WHAT YOU HAVE TO DO
Starting at the line with "band_bottom), (knob_top_radius, band_bottom))" and stopping at the line with "imported = [obj", repeat each line exactly. Include both and omit the rest.
## Begin MATERIALS PROVIDED
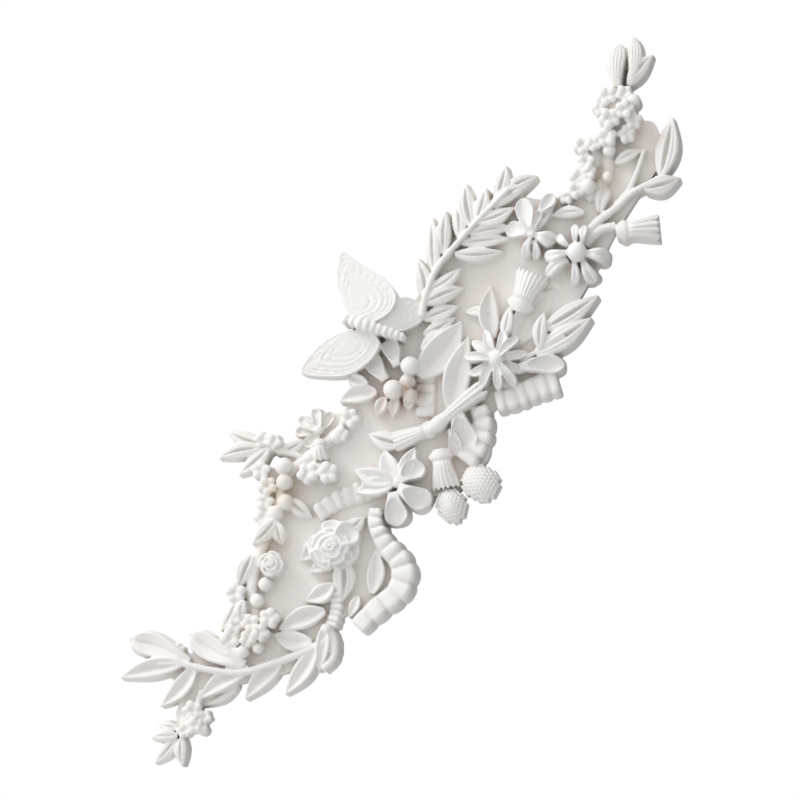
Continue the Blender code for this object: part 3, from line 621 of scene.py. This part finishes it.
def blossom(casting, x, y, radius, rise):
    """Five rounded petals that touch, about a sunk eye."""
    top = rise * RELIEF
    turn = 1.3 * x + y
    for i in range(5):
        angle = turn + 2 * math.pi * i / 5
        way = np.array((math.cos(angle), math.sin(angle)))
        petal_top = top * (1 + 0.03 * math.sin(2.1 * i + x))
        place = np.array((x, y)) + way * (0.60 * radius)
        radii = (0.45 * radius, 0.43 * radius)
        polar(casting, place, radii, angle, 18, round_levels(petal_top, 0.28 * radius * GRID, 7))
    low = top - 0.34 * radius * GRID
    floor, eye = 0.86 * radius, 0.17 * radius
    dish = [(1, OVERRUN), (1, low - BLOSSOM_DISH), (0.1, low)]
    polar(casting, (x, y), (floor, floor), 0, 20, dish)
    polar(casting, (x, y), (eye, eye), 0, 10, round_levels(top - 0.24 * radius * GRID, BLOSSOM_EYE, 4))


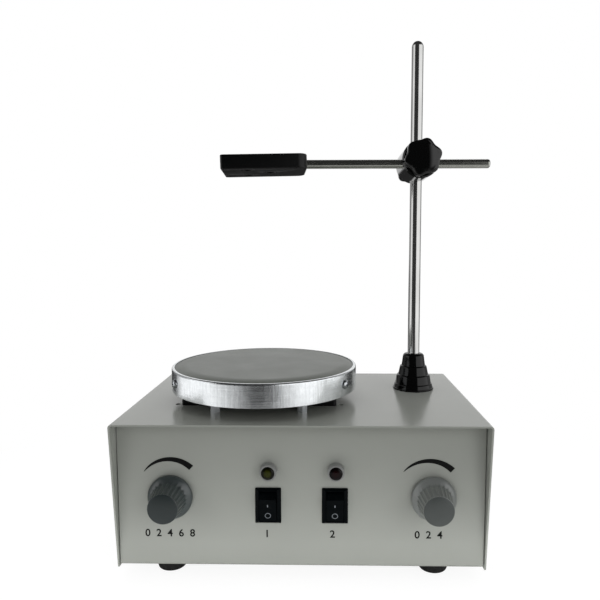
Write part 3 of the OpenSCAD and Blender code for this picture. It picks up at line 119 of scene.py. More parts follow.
## End MATERIALS PROVIDED
## Begin MATERIALS PROVIDED
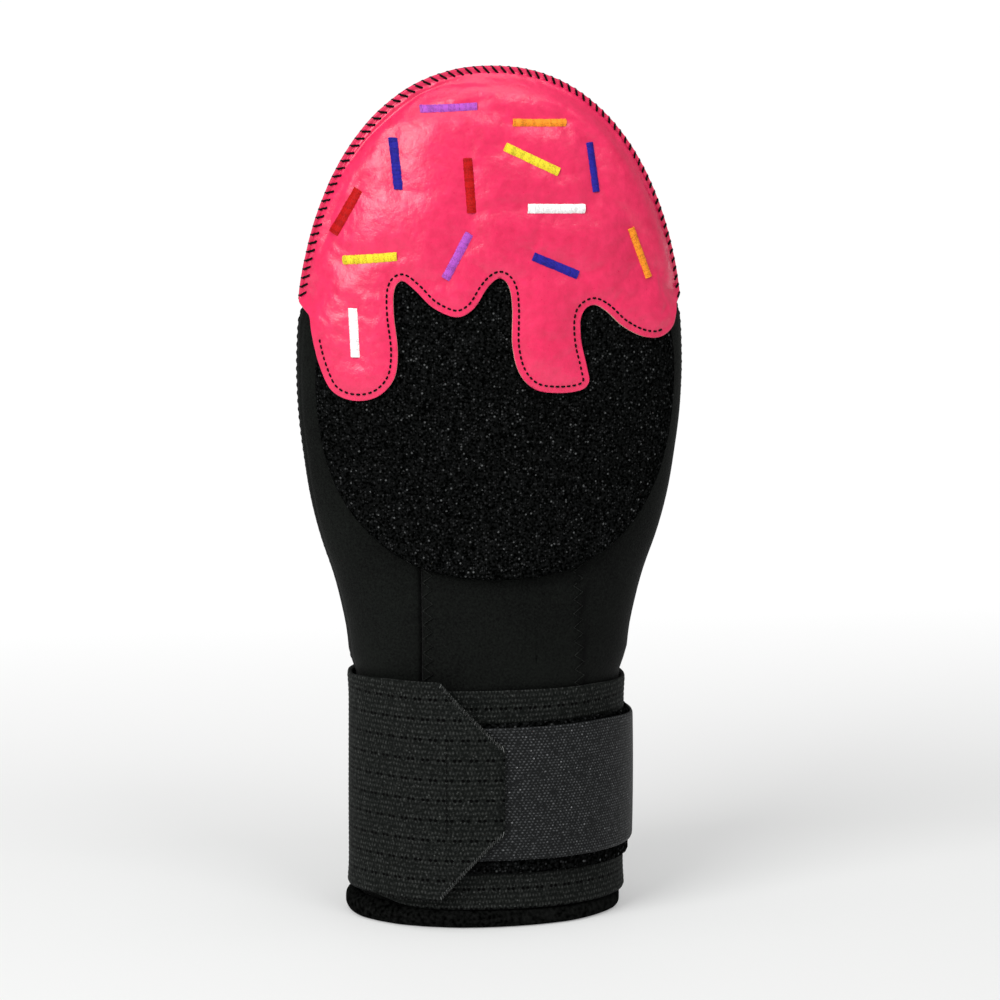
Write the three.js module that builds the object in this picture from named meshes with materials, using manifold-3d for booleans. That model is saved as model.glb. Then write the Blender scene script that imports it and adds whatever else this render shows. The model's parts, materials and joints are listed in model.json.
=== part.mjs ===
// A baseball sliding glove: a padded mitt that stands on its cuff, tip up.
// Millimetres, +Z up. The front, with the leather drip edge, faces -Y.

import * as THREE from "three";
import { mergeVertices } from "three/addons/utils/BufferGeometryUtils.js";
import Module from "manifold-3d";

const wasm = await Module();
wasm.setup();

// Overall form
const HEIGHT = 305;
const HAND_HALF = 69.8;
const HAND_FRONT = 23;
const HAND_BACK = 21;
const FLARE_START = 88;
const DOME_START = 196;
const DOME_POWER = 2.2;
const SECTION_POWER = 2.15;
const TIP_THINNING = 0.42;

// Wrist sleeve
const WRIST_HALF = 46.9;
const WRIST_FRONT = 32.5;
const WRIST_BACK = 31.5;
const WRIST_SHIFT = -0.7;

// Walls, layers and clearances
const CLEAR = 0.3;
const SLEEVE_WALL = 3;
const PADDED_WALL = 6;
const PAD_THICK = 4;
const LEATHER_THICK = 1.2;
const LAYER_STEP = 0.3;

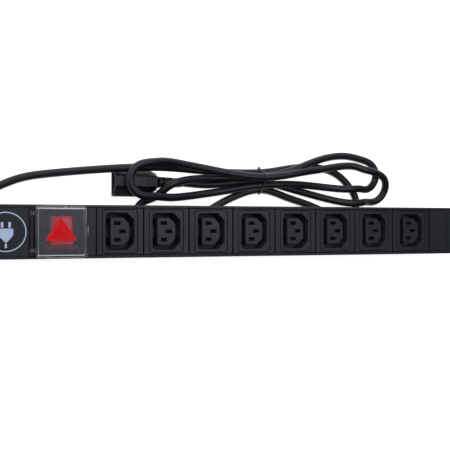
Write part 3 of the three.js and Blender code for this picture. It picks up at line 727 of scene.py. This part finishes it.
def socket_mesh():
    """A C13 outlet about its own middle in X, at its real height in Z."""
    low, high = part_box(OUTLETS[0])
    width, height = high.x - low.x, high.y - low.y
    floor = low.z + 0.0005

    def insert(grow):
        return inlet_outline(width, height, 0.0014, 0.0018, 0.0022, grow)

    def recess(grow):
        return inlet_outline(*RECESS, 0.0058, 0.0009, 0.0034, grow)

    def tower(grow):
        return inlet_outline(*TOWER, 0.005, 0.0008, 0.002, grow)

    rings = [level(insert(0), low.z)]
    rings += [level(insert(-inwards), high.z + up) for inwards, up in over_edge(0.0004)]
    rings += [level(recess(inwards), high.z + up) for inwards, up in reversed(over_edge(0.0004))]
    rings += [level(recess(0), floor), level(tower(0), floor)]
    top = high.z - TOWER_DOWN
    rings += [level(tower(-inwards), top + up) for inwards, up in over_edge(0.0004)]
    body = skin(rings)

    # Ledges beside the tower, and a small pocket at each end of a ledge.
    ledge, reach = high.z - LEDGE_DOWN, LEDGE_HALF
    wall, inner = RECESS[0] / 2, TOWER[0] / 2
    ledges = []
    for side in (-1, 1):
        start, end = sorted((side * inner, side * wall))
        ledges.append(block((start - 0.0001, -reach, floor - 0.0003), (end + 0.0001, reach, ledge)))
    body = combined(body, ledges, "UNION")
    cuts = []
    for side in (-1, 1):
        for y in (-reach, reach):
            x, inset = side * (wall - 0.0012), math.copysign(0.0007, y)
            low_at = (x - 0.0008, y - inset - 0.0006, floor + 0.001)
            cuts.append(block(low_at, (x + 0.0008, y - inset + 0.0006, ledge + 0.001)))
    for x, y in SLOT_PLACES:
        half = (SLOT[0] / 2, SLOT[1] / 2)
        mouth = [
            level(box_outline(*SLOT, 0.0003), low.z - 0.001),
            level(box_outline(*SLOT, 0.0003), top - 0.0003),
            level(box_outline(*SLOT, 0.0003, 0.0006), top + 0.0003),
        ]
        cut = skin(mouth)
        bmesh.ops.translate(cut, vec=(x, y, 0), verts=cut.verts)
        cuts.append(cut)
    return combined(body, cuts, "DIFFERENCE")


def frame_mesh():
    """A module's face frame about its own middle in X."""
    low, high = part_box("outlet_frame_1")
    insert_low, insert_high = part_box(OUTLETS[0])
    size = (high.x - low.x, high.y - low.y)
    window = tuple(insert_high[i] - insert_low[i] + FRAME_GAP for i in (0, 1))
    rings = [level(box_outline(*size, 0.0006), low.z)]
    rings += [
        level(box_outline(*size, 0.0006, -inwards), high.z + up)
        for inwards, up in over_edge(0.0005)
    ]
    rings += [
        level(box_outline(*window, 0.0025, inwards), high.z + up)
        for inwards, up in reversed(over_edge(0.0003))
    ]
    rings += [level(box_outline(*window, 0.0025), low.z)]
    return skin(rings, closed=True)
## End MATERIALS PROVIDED
## Begin MATERIALS PROVIDED
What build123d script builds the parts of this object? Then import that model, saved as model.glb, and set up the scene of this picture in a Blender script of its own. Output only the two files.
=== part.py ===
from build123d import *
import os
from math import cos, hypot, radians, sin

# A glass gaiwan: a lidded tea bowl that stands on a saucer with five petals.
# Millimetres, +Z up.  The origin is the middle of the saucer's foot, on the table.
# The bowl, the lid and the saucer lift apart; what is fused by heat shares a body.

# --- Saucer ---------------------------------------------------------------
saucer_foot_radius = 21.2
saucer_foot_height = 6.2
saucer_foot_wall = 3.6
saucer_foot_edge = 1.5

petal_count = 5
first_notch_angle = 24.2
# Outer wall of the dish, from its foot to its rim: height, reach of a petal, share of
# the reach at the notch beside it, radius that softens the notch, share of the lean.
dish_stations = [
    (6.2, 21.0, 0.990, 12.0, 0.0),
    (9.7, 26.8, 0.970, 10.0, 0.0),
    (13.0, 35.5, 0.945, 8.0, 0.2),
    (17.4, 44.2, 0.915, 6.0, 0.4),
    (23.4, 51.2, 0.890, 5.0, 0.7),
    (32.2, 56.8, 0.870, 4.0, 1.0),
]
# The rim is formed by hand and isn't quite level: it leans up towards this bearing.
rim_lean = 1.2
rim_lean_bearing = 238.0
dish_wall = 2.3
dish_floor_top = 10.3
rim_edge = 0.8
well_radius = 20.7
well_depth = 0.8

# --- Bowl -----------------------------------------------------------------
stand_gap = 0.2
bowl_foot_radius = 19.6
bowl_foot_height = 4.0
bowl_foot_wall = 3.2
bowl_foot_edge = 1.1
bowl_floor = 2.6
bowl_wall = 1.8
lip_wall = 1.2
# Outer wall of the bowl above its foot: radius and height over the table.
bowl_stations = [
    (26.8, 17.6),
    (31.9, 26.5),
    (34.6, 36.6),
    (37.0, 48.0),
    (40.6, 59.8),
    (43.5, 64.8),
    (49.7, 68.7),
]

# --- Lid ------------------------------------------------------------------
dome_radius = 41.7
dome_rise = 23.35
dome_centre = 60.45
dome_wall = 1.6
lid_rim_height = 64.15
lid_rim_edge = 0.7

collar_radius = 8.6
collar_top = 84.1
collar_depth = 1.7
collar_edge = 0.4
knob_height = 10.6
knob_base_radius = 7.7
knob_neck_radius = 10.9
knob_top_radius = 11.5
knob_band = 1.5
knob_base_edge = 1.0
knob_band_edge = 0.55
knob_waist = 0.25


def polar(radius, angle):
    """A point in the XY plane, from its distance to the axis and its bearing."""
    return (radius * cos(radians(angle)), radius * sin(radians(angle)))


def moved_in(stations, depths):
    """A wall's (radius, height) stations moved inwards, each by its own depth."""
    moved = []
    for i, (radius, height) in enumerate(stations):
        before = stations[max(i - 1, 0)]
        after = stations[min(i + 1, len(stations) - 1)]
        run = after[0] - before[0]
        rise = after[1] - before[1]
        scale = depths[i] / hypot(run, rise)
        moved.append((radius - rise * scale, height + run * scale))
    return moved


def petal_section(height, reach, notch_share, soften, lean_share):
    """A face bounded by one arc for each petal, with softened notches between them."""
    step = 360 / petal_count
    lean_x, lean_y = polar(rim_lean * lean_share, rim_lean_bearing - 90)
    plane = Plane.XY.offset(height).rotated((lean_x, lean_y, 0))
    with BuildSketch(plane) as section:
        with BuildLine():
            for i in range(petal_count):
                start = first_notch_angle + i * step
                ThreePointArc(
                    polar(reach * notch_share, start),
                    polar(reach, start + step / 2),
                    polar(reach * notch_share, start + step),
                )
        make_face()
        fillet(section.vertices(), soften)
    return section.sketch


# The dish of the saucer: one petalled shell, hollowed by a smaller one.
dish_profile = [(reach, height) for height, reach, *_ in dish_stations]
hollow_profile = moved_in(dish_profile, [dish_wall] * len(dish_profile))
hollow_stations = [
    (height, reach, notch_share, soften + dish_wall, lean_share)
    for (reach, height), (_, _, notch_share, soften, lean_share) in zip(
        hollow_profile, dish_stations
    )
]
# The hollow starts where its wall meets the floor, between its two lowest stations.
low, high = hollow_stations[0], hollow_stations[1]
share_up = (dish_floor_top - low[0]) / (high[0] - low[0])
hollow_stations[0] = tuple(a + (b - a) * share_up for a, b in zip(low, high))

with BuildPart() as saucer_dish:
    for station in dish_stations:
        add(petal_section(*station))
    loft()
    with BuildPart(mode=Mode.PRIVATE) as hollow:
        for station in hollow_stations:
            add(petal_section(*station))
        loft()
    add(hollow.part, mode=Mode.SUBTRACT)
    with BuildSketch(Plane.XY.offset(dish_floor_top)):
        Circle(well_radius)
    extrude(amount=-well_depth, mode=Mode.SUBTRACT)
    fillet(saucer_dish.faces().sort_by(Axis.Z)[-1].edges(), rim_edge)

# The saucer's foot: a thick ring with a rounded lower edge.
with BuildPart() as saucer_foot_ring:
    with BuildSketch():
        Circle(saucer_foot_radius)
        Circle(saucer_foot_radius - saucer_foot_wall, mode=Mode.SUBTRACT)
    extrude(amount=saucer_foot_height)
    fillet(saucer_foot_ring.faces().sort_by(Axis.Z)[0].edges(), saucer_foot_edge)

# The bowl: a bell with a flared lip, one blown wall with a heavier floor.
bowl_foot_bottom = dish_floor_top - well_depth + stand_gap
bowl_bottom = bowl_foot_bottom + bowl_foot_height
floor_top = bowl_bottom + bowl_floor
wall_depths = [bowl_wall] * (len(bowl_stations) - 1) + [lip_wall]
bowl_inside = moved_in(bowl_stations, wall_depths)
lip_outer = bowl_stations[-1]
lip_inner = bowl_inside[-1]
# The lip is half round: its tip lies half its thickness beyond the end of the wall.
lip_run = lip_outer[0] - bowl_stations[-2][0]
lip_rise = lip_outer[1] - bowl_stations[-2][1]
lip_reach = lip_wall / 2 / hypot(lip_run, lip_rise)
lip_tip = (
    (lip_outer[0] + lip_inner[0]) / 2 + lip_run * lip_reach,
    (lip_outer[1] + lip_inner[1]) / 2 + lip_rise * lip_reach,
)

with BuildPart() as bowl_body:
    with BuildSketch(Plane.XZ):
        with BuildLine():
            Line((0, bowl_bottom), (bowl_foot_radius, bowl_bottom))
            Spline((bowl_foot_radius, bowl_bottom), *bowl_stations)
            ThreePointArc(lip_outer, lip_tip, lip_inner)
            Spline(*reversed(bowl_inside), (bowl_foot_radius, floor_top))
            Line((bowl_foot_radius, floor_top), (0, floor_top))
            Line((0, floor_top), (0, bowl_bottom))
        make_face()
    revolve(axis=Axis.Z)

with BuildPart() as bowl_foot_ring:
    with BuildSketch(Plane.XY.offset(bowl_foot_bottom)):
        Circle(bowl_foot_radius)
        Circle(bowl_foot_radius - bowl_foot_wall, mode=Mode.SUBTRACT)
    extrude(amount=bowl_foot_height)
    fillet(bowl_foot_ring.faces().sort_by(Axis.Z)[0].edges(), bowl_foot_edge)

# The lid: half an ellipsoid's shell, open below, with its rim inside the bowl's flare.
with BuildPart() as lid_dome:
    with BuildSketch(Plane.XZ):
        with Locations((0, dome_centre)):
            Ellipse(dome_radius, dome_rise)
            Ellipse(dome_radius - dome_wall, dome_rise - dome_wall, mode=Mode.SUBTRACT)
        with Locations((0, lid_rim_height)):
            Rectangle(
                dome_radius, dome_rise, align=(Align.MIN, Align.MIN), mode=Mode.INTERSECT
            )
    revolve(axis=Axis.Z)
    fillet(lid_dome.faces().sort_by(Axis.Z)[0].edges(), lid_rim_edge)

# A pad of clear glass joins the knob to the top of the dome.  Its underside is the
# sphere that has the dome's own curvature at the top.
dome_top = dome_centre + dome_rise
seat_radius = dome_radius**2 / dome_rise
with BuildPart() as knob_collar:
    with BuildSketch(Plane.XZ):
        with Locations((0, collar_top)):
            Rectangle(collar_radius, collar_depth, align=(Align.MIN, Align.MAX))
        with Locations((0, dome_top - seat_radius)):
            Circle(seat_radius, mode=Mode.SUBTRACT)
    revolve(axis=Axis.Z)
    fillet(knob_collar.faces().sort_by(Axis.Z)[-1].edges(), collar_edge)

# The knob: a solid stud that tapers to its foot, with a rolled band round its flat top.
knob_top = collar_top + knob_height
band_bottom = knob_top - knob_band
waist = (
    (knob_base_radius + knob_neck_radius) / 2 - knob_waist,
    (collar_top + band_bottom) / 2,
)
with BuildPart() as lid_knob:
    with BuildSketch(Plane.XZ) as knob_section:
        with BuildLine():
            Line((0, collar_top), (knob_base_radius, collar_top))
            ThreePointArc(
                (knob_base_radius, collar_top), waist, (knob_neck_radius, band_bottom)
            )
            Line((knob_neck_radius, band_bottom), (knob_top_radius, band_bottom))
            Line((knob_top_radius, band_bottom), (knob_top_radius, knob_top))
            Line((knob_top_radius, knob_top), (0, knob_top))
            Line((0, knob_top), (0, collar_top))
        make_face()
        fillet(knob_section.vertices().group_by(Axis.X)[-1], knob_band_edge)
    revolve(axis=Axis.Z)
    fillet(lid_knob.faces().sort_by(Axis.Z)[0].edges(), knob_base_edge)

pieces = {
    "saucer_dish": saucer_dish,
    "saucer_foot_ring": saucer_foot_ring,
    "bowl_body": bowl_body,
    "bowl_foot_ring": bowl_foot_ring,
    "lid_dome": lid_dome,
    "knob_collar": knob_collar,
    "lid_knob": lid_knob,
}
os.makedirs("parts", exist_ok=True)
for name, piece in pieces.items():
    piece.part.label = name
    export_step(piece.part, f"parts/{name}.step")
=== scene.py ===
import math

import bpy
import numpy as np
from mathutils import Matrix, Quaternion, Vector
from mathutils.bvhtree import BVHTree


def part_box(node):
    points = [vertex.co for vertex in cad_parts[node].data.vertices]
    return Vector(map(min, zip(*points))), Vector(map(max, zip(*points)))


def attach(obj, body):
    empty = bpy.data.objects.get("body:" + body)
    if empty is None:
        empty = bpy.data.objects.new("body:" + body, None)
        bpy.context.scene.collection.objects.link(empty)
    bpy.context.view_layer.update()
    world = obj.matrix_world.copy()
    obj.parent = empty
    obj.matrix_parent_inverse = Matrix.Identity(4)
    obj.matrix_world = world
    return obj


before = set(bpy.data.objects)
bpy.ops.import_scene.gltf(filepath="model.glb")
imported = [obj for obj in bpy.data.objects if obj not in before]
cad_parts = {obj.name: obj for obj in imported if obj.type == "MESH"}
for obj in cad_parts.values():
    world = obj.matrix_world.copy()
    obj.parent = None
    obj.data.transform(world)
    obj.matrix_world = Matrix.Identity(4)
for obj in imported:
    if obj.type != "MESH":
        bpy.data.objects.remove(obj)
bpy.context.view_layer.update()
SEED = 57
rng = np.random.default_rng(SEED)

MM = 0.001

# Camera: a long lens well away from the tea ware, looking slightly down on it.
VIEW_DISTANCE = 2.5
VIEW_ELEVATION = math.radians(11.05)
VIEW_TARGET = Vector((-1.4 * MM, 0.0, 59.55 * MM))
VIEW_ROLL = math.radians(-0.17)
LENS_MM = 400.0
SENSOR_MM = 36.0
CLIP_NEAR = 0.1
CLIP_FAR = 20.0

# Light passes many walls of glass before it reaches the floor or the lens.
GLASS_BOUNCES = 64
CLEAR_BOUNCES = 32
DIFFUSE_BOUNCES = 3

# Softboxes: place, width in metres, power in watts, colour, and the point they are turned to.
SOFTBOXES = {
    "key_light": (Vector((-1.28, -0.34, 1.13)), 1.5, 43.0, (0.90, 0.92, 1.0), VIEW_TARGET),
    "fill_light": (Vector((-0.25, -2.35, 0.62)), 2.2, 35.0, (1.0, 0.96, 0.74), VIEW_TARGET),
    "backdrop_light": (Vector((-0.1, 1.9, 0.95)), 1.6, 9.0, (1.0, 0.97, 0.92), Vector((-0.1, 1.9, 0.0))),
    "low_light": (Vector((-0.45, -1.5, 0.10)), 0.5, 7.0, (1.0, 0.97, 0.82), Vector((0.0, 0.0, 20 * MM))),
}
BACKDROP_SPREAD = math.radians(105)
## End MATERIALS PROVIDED
WRITTEN SOLUTION
            Line((knob_neck_radius, band_bottom), (knob_top_radius, band_bottom))
            Line((knob_top_radius, band_bottom), (knob_top_radius, knob_top))
            Line((knob_top_radius, knob_top), (0, knob_top))
            Line((0, knob_top), (0, collar_top))
        make_face()
        fillet(knob_section.vertices().group_by(Axis.X)[-1], knob_band_edge)
    revolve(axis=Axis.Z)
    fillet(lid_knob.faces().sort_by(Axis.Z)[0].edges(), knob_base_edge)

pieces = {
    "saucer_dish": saucer_dish,
    "saucer_foot_ring": saucer_foot_ring,
    "bowl_body": bowl_body,
    "bowl_foot_ring": bowl_foot_ring,
    "lid_dome": lid_dome,
    "knob_collar": knob_collar,
    "lid_knob": lid_knob,
}
os.makedirs("parts", exist_ok=True)
for name, piece in pieces.items():
    piece.part.label = name
    export_step(piece.part, f"parts/{name}.step")
=== scene.py ===
import math

import bpy
import numpy as np
from mathutils import Matrix, Quaternion, Vector
from mathutils.bvhtree import BVHTree


def part_box(node):
    points = [vertex.co for vertex in cad_parts[node].data.vertices]
    return Vector(map(min, zip(*points))), Vector(map(max, zip(*points)))


def attach(obj, body):
    empty = bpy.data.objects.get("body:" + body)
    if empty is None:
        empty = bpy.data.objects.new("body:" + body, None)
        bpy.context.scene.collection.objects.link(empty)
    bpy.context.view_layer.update()
    world = obj.matrix_world.copy()
    obj.parent = empty
    obj.matrix_parent_inverse = Matrix.Identity(4)
    obj.matrix_world = world
    return obj


before = set(bpy.data.objects)
bpy.ops.import_scene.gltf(filepath="model.glb")
imported = [obj for obj in bpy.data.objects if obj not in before]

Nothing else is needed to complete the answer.